“Oggi più che mai, i grandi vini sono quelli che hanno alle spalle storie importanti e la Vigna Gustava, più che mai, ce l’ha. Poi, i vini devono essere autoctoni, perché, rappresentando la tradizione, sanno stimolare quel misterioso desiderio di origine, ma anche onesti, trasparenti e vinificati al 100% con le stesse uve. I nostri sensi impazziscono di gioia quando sorseggiamo vini che ci rimandano alle origini facendoci ritrovare gusti e riconoscibilità; vini autentici che non si fanno dimenticare”. Parole di Donato Lanati, uno degli enologi più autorevoli e visionari del panorama italiano che, nei giorni scorsi, nel suo Centro di Ricerca Applicata all’Enologia, Enosis Meraviglia, a Fubine (che abbiamo raccontato in questo video), ha condotto la degustazione tecnica dei Barolo prodotti dalle uve Nebbiolo raccolte nella storica Vigna Gustava che fu di Camillo Benso Conte di Cavour, con le annate 2020, 2021 e 2022, con quest’ultima che, come le precedenti, in 12 barriques che andranno all’asta benefica “Barolo en primeur”, in programma il prossimo autunno, il 27 ottobre 2023, promossa dalla Fondazione Cassa di Risparmio di Cuneo e dalla Fondazione Crc Donare Ets, in collaborazione con il Consorzio di tutela Barolo Barbaresco Alba Langhe Dogliani, che, nelle prime due edizioni, ha raccolto poco meno di 1,5 milioni di euro destinati allo sviluppo di progetti sociali e culturali. Degustazione in cui siamo stati guidati in viaggio tra le annate, le diversità di ogni parcella in cui è divisa la Vigna Gustava, a Grinzane Cavour, avendo come bussola i concetti e la filosofia enologica di Lanati.
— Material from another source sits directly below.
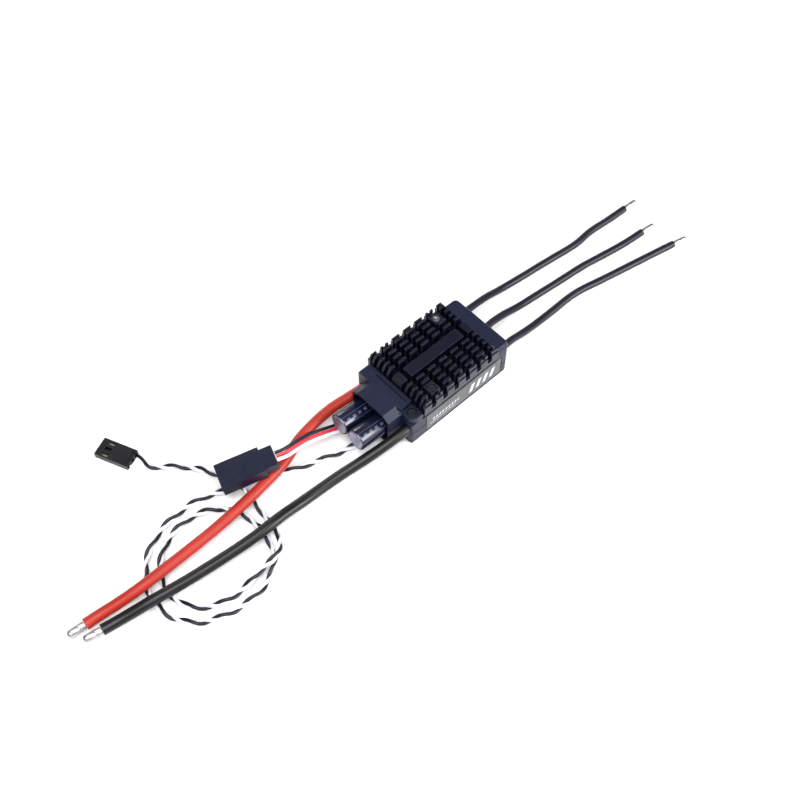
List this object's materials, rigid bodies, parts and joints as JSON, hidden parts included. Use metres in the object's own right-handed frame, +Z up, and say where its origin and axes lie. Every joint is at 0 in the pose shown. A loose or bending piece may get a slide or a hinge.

Dodici i Barolo degustati, rispettivamente quattro per ogni annata a partire dalla 2020 fino alla 2022 passando per la 2021 e, di ognuna, un campione riferito alle diverse parcellizzazioni del vigneto disegnate in base all’altitudine, all’esposizione e all’età del vigneto stesso, che sorge di fronte al Castello di Grinzane Cavour, su terreno composto da Marne di Sant’Agata Fossili, caratterizzato da marne argilloso-siltose grige, plastiche e omogenee. Ogni calice degustato ha rivelato descrittori, talvolta, anche molto diversi tra loro a comprova delle previsioni dello stesso Lanati che, da sempre, ritiene importante cogliere gli specifici caratteri identitari di ogni vigneto a seconda del terroir, inteso nell’accezione francese che coniuga suolo, clima, esposizione e lavoro dell’uomo.
“Se avessimo prodotto un unico Barolo proveniente dall’intero vigneto avremmo potuto migliorare di poco il risultato, e perdere tantissimo. Vinificare distintamente per ogni parcella - ha sottolineato Lanati - ci ha invece permesso di valorizzare le singole porzioni di vigneto, dando sfogo all’identità di ognuna. Per l’80% la vita di una vite risiede nel suolo da dove trae nutrimento e vigore: va da sé che, inevitabilmente, a seconda dei diversi elementi ritrovati nel suolo ne viene definito uno specifico profilo identitario, scientificamente documentabile. La qualità dipende dalle molecole che ha inventato la natura, dalla simbiosi mutualistica tra le micorrize e le radici. È sotto terra che avviene il miracolo più grande; poi, a noi enologi il compito di metterci testa, mano e cuore, ma il carattere lo definisce il terroir (sistema complesso tra uomini di qualità e natura). Le parole chiave del successo sono: squadra, intesa, intuizione, impegno, conoscenza e feeling. Inoltre, per comprendere appieno il sapore di un territorio, occorre produrre non più di 5.000 bottiglie ad ettaro”.
E così, nel calice, si sono espressi Barolo più eleganti di altri, e ancora più grintosi e più delicati, con una punta di qualità sensoriale che è arrivata dai Nebbiolo delle viti più vecchie. Delle tre annate - di cui la 2020 già imbottigliata - la più longeva, secondo le previsioni dell’eno-scienziato Lanati, sarà la 2022. Il che, visto che la longevità, per i grandi vini, è un importante valore aggiunto, lancia la volata ad un’edizione di “Barolo en primeur” n. 3 di garantito successo. “L’Asta è un modo veloce per fare alleanze col mondo, promuovere la storia e la cultura nonché le conoscenze di un territorio, ma è anche un modo pratico e concreto per fare sistema tra i produttori e i partner di un territorio creando quel feeling magico che determina il successo delle imprese, anche, le più audaci” ha apprezzato Donato Lanati; “questo progetto è il primo grande esempio italiano di sistema di filiera corta applicato all’enologia, esteso al sociale e alla cultura”.